The course introduces the students to problems related to modeling and verification of systems which intertwine physical processes, computing and network resources.
Students should acquire the capability to model and reason about systems involving mixed continuous-discrete-probabilistic dynamics.
The goal of the course is to consolidate elements of Computer and Systems Engineering acquired by the students along their careers, and to provide a uniform approach to Cyber-Physical Systems (CPS), i.e., engineered systems that are built from and depend upon the synergy of computational and physical components. In particular, the course is meant to introduce the students to the theory of Hybrid and Probabilistic Automata, and to lead them through hands-on-experience with state-of-the-art simulation, synthesis and verification tools for CPS. At the end of the course students should be able to model, simulate and verify distributed computational units controlling physical processes
Some basics in System/Control Theory as well as Computer Science foundations are necessary to understand the course contents. In particular the student should be familiar with continuous models such as ordinary (linear) differential equations, and discrete models such as finite automata, and Markov chains. Some knowledge about programming is preferred, but not mandatory.

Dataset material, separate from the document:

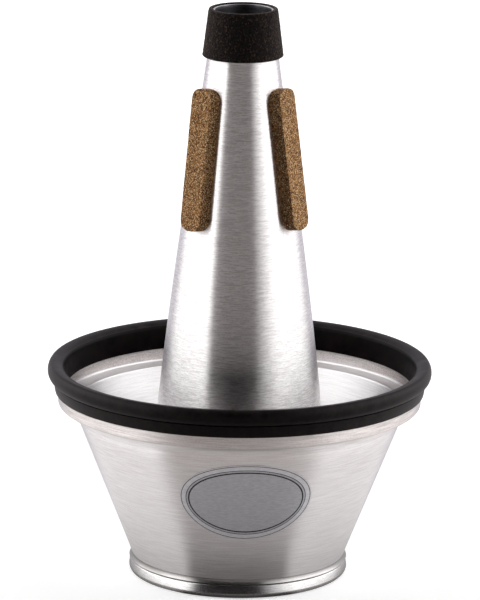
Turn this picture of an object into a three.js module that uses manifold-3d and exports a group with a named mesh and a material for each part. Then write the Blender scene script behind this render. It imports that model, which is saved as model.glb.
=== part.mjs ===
// Trumpet cup mute: a hollow spun cone, closed at its wide end, standing inside a spun cup.
// Millimetres, +Z up, standing on its foot, origin at the centre of the foot.
import * as THREE from 'three';
import { mergeVertices } from 'three/addons/utils/BufferGeometryUtils.js';
import Module from 'manifold-3d';

// Clearance between pieces that sit on each other
const seatGap = 0.3;

// Base cap: a pressed disc whose edge is rolled over both shells
const capWall = 0.9;
const beadRadius = 32.6;
const footBendInside = 0.6;
const footBendHeight = 2.1;
const lipBendInside = 0.5;
const lipBendHeight = 1.9;
const lipReach = 0.9;
const baseRecess = 1.6;

// Cone, spun from thin sheet
const coneWall = 0.8;
const coneTopZ = 170.4;
const coneMouthRadius = 9.05;
// Each pair is a share of the cone's height and a bulge as a share of its taper
const coneBulgeShares = [[0.3, 0.05], [0.45, 0.06], [0.6, 0.05], [0.75, 0.025], [0.9, -0.006]];

// Cup, spun from thin sheet
const cupWall = 0.9;
const beadProud = 0.6;
const cupWallTopZ = 46.5;
const cupWallTopRadius = 47.9;
const shoulderWidth = 6.15;
const shoulderRise = 4.4;
const bandBendHeight = 1.25;
const bandHeight = 9.35;

// Rubber bumper, a channel pushed over the cup's edge; Proud is out from the cup's band,
// Inset is in from it, and Drop is down from the cup's edge
const bumperCrown = 2.65;
const bulbProud = 3.1;
const bulbDrop = 0.2;
const bulbFootProud = 1.45;
const bulbFootDrop = 1.7;
const grooveHeight = 0.5;
const grooveDepth = 0.5;
const lipTopProud = 1.5;
const lipFootProud = 0.85;
const lipDrop = 6.05;
const crestInset = 0.4;
const crestInnerInset = 1.7;
const crestInnerDrop = 1.3;
const skirtFootInset = 2.4;
const skirtDrop = 5.4;

// Soft sleeve round the open end
const sleeveLength = 14.2;
const sleeveProud = 0.4;
const sleeveFootWall = 1.05;
const sleeveTopWall = 0.85;
const sleeveEdgeRadius = 0.35;

// Cork strips
const corkLength = 42;
const corkWidth = 8.5;
const corkThickness = 3.2;
const corkEndFlat = 2.1;
const corkBevel = 0.3;
const corkHeadDrop = 22;
// Degrees round the cone from +X and degrees out of true, uneven because they are glued by hand
const corkStrips = {
  cork_strip_left: { angle: 221, lean: 2 },
  cork_strip_right: { angle: 329, lean: 0 },
  cork_strip_back: { angle: 95, lean: 0 },
};

// How far a blank runs past the face that cuts it
const cutOverrun = 2.5;

// Facets round each turned piece, and steps in each bend or curve
const shellFacets = 48;
const rimFacets = 60;
const sleeveFacets = 36;
const bendSteps = 4;
const coneSteps = 12;

// Heights in the rolled seam, counted up from the foot
const coneFlangeTopZ = capWall + seatGap + coneWall;
const cupFlangeTopZ = coneFlangeTopZ + seatGap + cupWall;
const beadTopZ = cupFlangeTopZ + seatGap + capWall;
const cupLedgeZ = beadTopZ + seatGap;

// Radii in the rolled seam, counted in from the bead
const flangeRadius = beadRadius - capWall - seatGap;
const lipEndRadius = beadRadius - capWall - lipReach;
const cupNeckRadius = lipEndRadius - seatGap;
const coneBaseRadius = cupNeckRadius - cupWall - seatGap;
const capRiserRadius = coneBaseRadius - coneWall - seatGap - capWall;
const cupWallFootRadius = beadRadius - beadProud;

// Places that the cup and the cone give to what sits on them
const cupBandRadius = cupWallTopRadius + shoulderWidth;
const cupEdgeZ = cupWallTopZ + shoulderRise + bandBendHeight + bandHeight;
const sleeveTopZ = coneTopZ + sleeveProud;
const sleeveFootZ = sleeveTopZ - sleeveLength;
const corkFootZ = coneTopZ - corkHeadDrop - corkLength;

const point = (radius, height) => new THREE.Vector2(radius, height);
const turned = (degrees) => THREE.MathUtils.degToRad(degrees);

// Points of an upright ellipse from one angle to another, in degrees from the outward direction
function bend(centre, radialHalf, heightHalf, fromDegrees, toDegrees) {
  const clockwise = toDegrees < fromDegrees;
  const curve = new THREE.EllipseCurve(centre.x, centre.y, radialHalf, heightHalf,
    turned(fromDegrees), turned(toDegrees), clockwise);
  return curve.getPoints(bendSteps);
}

// The same line moved sideways to its left, with mitred corners
function offsetLine(line, distance) {
  const sides = line.slice(1).map((end, index) => end.clone().sub(line[index]).normalize());
  return line.map((corner, index) => {
    const before = sides[Math.max(index - 1, 0)];
    const after = sides[Math.min(index, sides.length - 1)];
    const left = point(-before.y - after.y, before.x + after.x).normalize();
    const stretch = left.x * -before.y + left.y * before.x;
    return corner.clone().addScaledVector(left, distance / stretch);
  });
}

// A sheet section: the line is one face, and the other lies to its left
function sheet(line, thickness) {
  return [...line, ...offsetLine(line, thickness).reverse()];
}

function welded(geometry) {
  geometry.deleteAttribute('normal');
  geometry.deleteAttribute('uv');
  return mergeVertices(geometry);
}

// A closed section turned round the Z axis, with its faces pointing out
function revolve(section, facets) {
  const outline = THREE.ShapeUtils.isClockWise(section) ? [...section].reverse() : [...section];
  const geometry = new THREE.LatheGeometry([...outline, outline[0]], facets);
  return welded(geometry.rotateX(turned(90)));
}

// Cone: flange held in the seam, then the slightly bulged taper up to the open end
function coneLine() {
  const rise = coneTopZ - coneFlangeTopZ;
  const taper = coneBaseRadius - coneMouthRadius;
  const stations = [[0, 0], ...coneBulgeShares, [1, 0]].map(([heightShare, bulgeShare]) =>
    point(coneBaseRadius - taper * (heightShare - bulgeShare), coneFlangeTopZ + rise * heightShare));
  return new THREE.SplineCurve(stations).getPoints(coneSteps);
}

// Outer radius of the cone at a height, along the same line
function coneRadius(height) {
  const line = coneLine();
  const above = line.findIndex((corner) => corner.y >= height);
  const [low, high] = [line[above - 1], line[above]];
  return low.clone().lerp(high, (height - low.y) / (high.y - low.y)).x;
}

function coneGeometry() {
  const face = [point(flangeRadius, coneFlangeTopZ), ...coneLine()];
  return revolve(sheet(face, coneWall), shellFacets);
}

// Base cap: recessed disc, flat foot ring, round bead and the lip that grips the cup's flange
function capGeometry() {
  const footBendWidth = capWall + footBendInside;
  const lipBendWidth = capWall + lipBendInside;
  const footCentre = point(beadRadius - footBendWidth, footBendHeight);
  const lipCentre = point(beadRadius - lipBendWidth, beadTopZ - lipBendHeight);
  const face = [
    point(0, baseRecess),
    point(capRiserRadius, baseRecess),
    point(capRiserRadius, 0),
    ...bend(footCentre, footBendWidth, footBendHeight, -90, 0),
    ...bend(lipCentre, lipBendWidth, lipBendHeight, 0, 90),
    point(lipEndRadius, beadTopZ),
  ];
  return revolve(sheet(face, capWall), shellFacets);
}

// Cup: flange, neck, ledge over the bead, sloping wall, shoulder and upright band
function cupGeometry() {
  const bendWidth = shoulderWidth / 2;
  const shoulderCentre = point(cupWallTopRadius + bendWidth, cupWallTopZ);
  const bandCentre = shoulderCentre.clone().add(point(0, shoulderRise + bandBendHeight));
  const face = [
    point(flangeRadius, cupFlangeTopZ),
    point(cupNeckRadius, cupFlangeTopZ),
    point(cupNeckRadius, cupLedgeZ),
    point(cupWallFootRadius, cupLedgeZ),
    ...bend(shoulderCentre, bendWidth, shoulderRise, 180, 90),
    ...bend(bandCentre, bendWidth, bandBendHeight, -90, 0).slice(1),
    point(cupBandRadius, cupEdgeZ),
  ];
  return revolve(sheet(face, cupWall), rimFacets);
}

// Bumper: round bulb over the cup's edge, an undercut groove, a lip outside and a skirt inside
function bumperGeometry() {
  const out = (proud) => cupBandRadius + proud;
  const inward = (inset) => cupBandRadius - inset;
  const down = (drop) => cupEdgeZ - drop;
  const channelTopZ = cupEdgeZ + seatGap;
  const crestZ = channelTopZ + bumperCrown;
  const bulbFootZ = down(bulbFootDrop);
  const lipTopZ = bulbFootZ - grooveHeight;
  const grooveRadius = out(lipTopProud) - grooveDepth;
  const channelOuterRadius = out(seatGap);
  const channelInnerRadius = inward(cupWall + seatGap);
  const bulbCentre = point(inward(crestInset), down(bulbDrop));
  const innerCentre = point(inward(crestInset), crestZ - crestInnerDrop);
  const section = [
    point(channelOuterRadius, down(lipDrop)),
    point(out(lipFootProud), down(lipDrop)),
    point(out(lipTopProud), lipTopZ),
    point(grooveRadius, lipTopZ),
    point(grooveRadius, bulbFootZ),
    point(out(bulbFootProud), bulbFootZ),
    ...bend(bulbCentre, bulbProud + crestInset, crestZ - bulbCentre.y, 0, 90),
    ...bend(innerCentre, crestInnerInset - crestInset, crestInnerDrop, 90, 180).slice(1),
    point(inward(skirtFootInset), down(skirtDrop)),
    point(channelInnerRadius, down(skirtDrop)),
    point(channelInnerRadius, channelTopZ),
    point(channelOuterRadius, channelTopZ),
  ];
  return revolve(section, rimFacets);
}

// Sleeve: a soft tube that follows the cone's taper, with softened outer edges
function sleeveGeometry() {
  const footBore = coneRadius(sleeveFootZ) + seatGap;
  const topBore = coneMouthRadius + seatGap;
  const footRadius = footBore + sleeveFootWall;
  const topRadius = topBore + sleeveTopWall;
  const edgeSlip = sleeveEdgeRadius * (footRadius - topRadius) / sleeveLength;
  const section = [
    point(footBore, sleeveFootZ),
    point(footRadius - sleeveEdgeRadius, sleeveFootZ),
    point(footRadius - edgeSlip, sleeveFootZ + sleeveEdgeRadius),
    point(topRadius + edgeSlip, sleeveTopZ - sleeveEdgeRadius),
    point(topRadius - sleeveEdgeRadius, sleeveTopZ),
    point(topBore, sleeveTopZ),
    point(topBore, coneTopZ),
  ];
  return revolve(section, sleeveFacets);
}

const { Manifold, Mesh: ManifoldMesh } = await Module().then((wasm) => {
  wasm.setup();
  return wasm;
});

function toManifold(geometry) {
  const vertProperties = new Float32Array(geometry.attributes.position.array);
  const triVerts = new Uint32Array(geometry.index.array);
  return new Manifold(new ManifoldMesh({ numProp: 3, vertProperties, triVerts }));
}

function fromManifold(solid) {
  const { vertProperties, triVerts } = solid.getMesh();
  const geometry = new THREE.BufferGeometry();
  geometry.setAttribute('position', new THREE.BufferAttribute(vertProperties, 3));
  geometry.setIndex(new THREE.BufferAttribute(triVerts, 1));
  return geometry;
}

function corkOutline() {
  const side = corkEndFlat / 2;
  const corner = corkWidth / 2 - side;
  const end = corkLength - corner;
  const outline = new THREE.Shape();
  outline.absarc(side, corner, corner, turned(-90), 0);
  outline.absarc(side, end, corner, 0, turned(90));
  outline.absarc(-side, end, corner, turned(90), turned(180));
  outline.absarc(-side, corner, corner, turned(180), turned(270));
  return outline;
}

// Cork strip: a slab with round corners and bevelled edges, its underside cut to the cone
function corkGeometry(lean) {
  const slab = new THREE.ExtrudeGeometry(corkOutline(), {
    depth: corkThickness + cutOverrun - 2 * corkBevel,
    bevelThickness: corkBevel,
    bevelSize: corkBevel,
    bevelOffset: -corkBevel,
    bevelSegments: 2,
    curveSegments: bendSteps,
  });
  slab.translate(0, -corkLength / 2, corkBevel - cutOverrun);
  slab.rotateZ(turned(lean));
  slab.translate(0, corkLength / 2, 0);

  const foot = new THREE.Vector3(coneRadius(corkFootZ), 0, corkFootZ);
  const head = new THREE.Vector3(coneRadius(corkFootZ + corkLength), 0, corkFootZ + corkLength);
  const along = head.sub(foot).normalize();
  const across = new THREE.Vector3(0, 1, 0);
  const outward = across.clone().cross(along);
  slab.applyMatrix4(new THREE.Matrix4().makeBasis(across, along, outward).setPosition(foot));

  const envelope = offsetLine(coneLine(), -seatGap);
  const core = revolve([point(0, coneFlangeTopZ), ...envelope, point(0, coneTopZ)], shellFacets);
  return fromManifold(toManifold(welded(slab)).subtract(toManifold(core)));
}

function piece(name, geometry, color, roughness, metalness) {
  const material = new THREE.MeshStandardMaterial({ color, roughness, metalness });
  const mesh = new THREE.Mesh(geometry, material);
  mesh.name = name;
  return mesh;
}

const mute = new THREE.Group();
mute.add(
  piece('base_cap', capGeometry(), 0xc6c4c5, 0.22, 1),
  piece('cone_body', coneGeometry(), 0xbcbabb, 0.32, 1),
  piece('cup_shell', cupGeometry(), 0xb6b3b3, 0.36, 1),
  piece('rim_bumper', bumperGeometry(), 0x2b292a, 0.55, 0),
  piece('throat_sleeve', sleeveGeometry(), 0x221f1f, 0.95, 0),
);
for (const [name, { angle, lean }] of Object.entries(corkStrips)) {
  const strip = piece(name, corkGeometry(lean), 0x8f6236, 0.9, 0);
  strip.rotation.z = turned(angle);
  mute.add(strip);
}

export default mute;
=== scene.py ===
# Trumpet cup mute: the finished look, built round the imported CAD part.
# Metres, +Z up. The mute stands on the floor at the origin, and the photograph looks along +Y.
import math

import bmesh
import bpy
from mathutils import Matrix, Vector, noise


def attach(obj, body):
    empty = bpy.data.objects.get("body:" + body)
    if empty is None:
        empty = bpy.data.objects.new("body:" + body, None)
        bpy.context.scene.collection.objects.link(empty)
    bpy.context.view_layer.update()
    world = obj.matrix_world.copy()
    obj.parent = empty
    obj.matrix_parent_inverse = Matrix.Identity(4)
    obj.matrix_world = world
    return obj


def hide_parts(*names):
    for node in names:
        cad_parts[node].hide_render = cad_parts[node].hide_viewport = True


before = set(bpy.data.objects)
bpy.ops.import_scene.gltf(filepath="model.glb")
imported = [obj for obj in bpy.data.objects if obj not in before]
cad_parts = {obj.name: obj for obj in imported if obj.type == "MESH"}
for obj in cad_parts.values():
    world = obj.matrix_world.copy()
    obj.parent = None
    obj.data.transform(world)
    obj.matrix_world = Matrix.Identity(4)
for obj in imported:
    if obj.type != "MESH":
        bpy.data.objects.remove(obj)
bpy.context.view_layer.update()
scene = bpy.context.scene
scene.view_settings.view_transform = "Standard"
mm = 0.001  # the dictionaries below are in millimetres and degrees
print("frame loaded:", len(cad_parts), "CAD nodes")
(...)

Lectures and computer labs.
Introduction to system verification. Modeling and verification of discrete state systems. Modeling and verification of real-time and hybrid systems. Modeling and verification of probabilistic systems. Heterogeneous and hierarchical modeling.

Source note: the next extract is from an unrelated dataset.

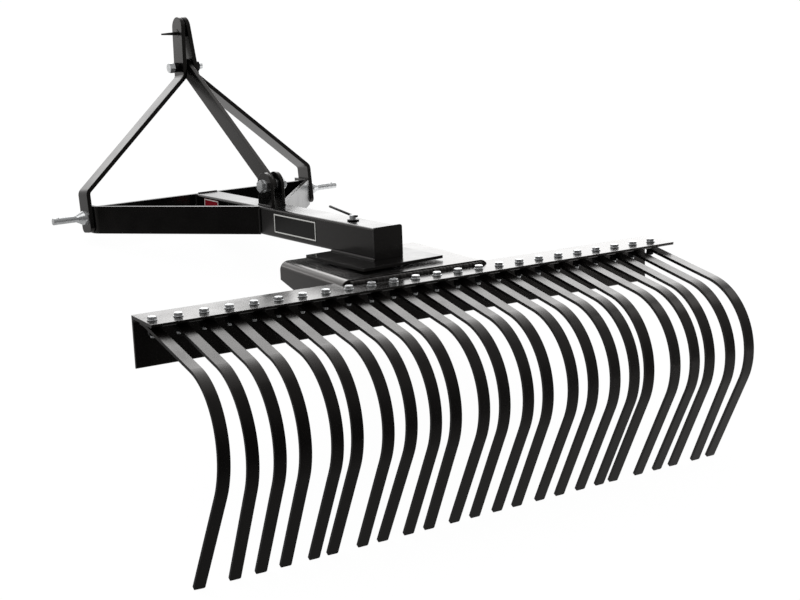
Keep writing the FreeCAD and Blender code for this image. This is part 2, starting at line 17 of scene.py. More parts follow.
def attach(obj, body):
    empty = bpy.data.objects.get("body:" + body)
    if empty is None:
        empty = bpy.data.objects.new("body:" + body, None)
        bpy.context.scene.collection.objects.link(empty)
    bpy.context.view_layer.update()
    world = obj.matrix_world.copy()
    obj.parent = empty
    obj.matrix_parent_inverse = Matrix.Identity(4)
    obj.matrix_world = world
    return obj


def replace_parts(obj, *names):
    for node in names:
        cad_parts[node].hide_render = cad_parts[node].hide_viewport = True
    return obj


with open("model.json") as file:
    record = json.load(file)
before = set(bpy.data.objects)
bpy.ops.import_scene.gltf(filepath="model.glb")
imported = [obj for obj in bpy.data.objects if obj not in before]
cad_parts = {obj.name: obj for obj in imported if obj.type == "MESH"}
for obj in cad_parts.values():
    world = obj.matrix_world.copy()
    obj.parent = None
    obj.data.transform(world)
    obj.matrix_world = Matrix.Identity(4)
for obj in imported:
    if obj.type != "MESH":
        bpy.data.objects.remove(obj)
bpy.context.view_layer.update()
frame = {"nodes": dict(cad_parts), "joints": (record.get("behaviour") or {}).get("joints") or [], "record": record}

# %% [markdown]
# ## The hitch's own axes
# The rake rests tipped over on its tine tips and the front of its yoke, so nothing on it is
# level. New pieces could be placed by numbers in the world, but each would then need its own
# tilt. Work is easier in the hitch's own axes: X runs from the left lower pin to the right one, Z
# is the axis that the rake head swivels on, and Y points forward along the boom. They are found
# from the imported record, so they follow the model. The rake head has a second set, turned a
# little on the same origin, which lies over the tine bar's front edge.

# %% Axes of the hitch and of the rake head
KINGPIN_AHEAD = 0.127        # from the tine bar's front edge ahead to the kingpin, in metres
HEAD_TURN = math.radians(-5)

mounts = {mount["name"]: Vector(mount["pos_m"]) for mount in frame["record"]["mounts"]}
swivel = frame["joints"][0]
across = (mounts["lower_pin_right"] - mounts["lower_pin_left"]).normalized()
upward = Vector(swivel["axis"]).normalized()
ahead = upward.cross(across).normalized()
across = ahead.cross(upward)

HITCH = Matrix((across, ahead, upward)).transposed().to_4x4()
HITCH.translation = Vector(swivel["pos_m"]) - ahead * KINGPIN_AHEAD
HEAD = HITCH @ Matrix.Rotation(HEAD_TURN, 4, "Z")
lean = math.degrees(upward.angle(Vector((0, 0, 1))))
print("hitch leans", round(lean, 1), "degrees from upright")

# %% [markdown]
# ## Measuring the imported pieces
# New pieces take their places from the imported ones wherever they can, so that they stay seated
# when the model's sizes change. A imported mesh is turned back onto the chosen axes, and its lowest
# and highest corners are read there. A box in the world's axes would be too large on a tilted
# rake.

# %% Measure
def reach(node, axes=HITCH):
    """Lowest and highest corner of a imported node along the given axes, in metres."""
    back = axes.inverted()
    points = [back @ vertex.co for vertex in frame["nodes"][node].data.vertices]
    return (Vector([min(point[i] for point in points) for i in range(3)]),
            Vector([max(point[i] for point in points) for i in range(3)]))


boom_low, boom_high = reach("boom_tube")
plate_high = reach("turntable_plate")[1]
bar_high = reach("tine_bar", HEAD)[1]
boom_side = boom_high.x
print("boom width", round(2 * boom_side, 4), "tine bar length", round(2 * bar_high.x, 4))

# %% [markdown]
# ## Shaping
# A new piece starts as a primitive near the world's origin, where its sizes are plain to see, and
# is shaped there in edit mode. Faces and edges could be picked by their numbers, but those change
# with every cut. Here a small test picks them, such as "faces that look up", and keeps working.

# %% Helpers that shape a mesh
def select_only(pieces):
    """Selects these objects and no others. The first one is active."""
    bpy.ops.object.select_all(action="DESELECT")
    for piece in pieces:
        piece.select_set(True)
    bpy.context.view_layer.objects.active = pieces[0]


def add_shape(operator, **settings):
    """A new primitive, the only thing selected and active."""
    bpy.ops.object.select_all(action="DESELECT")
    operator(**settings)
    return bpy.context.object


def edit(on):
    """Goes into edit mode, or back to object mode."""
    bpy.ops.object.mode_set(mode="EDIT" if on else "OBJECT")


def pick(kind, test):
    """In edit mode, selects the verts, edges or faces that pass a test, and only those."""
    bpy.ops.mesh.select_mode(type={"verts": "VERT", "edges": "EDGE", "faces": "FACE"}[kind])
    bpy.ops.mesh.select_all(action="DESELECT")
    mesh = bmesh.from_edit_mesh(bpy.context.object.data)
    for item in getattr(mesh, kind):
        if test(item):
            item.select_set(True)
    bmesh.update_edit_mesh(bpy.context.object.data)


print("mode:", bpy.context.mode)

# %% [markdown]
# ## Placing
# A shaped piece is carried to its place with its mesh. It could stay at the origin and be moved
# by its object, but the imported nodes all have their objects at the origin, and new ones that do
# the same can be turned by the joint in the same way.

# %% Helpers that place a piece
def set_in_mesh(piece):
    """Moves the object's place, turn and size into its mesh."""
    select_only([piece])
    bpy.ops.object.transform_apply(location=True, rotation=True, scale=True)


def place(piece, matrix):
    """Carries a piece from the origin to its place on the rake."""
    piece.matrix_world = matrix @ piece.matrix_world
    set_in_mesh(piece)
    return piece


def copy_at(piece, name, matrix):
    """A copy with its own mesh, carried to its place."""
    twin = piece.copy()
    twin.data = piece.data.copy()
    twin.name = name
    bpy.context.collection.objects.link(twin)
    return place(twin, matrix)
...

Cristel Baier, Joost-Pieter Katoen - Principles of Model Checking – MIT Press - 2008
AA. VV. - System Design, Modeling and Simulation using Ptolemy II - Ptolemy.org - 2014
Ricevimento: Every hour following class hours.
ARMANDO TACCHELLA (President)
ENRICO GIUNCHIGLIA
MASSIMO NARIZZANO
September 2019
Homeworks (10%), final project (50%) and presentation (40%)
At the end of the course students should be able to model, simulate and verify distributed computational units controlling physical processes.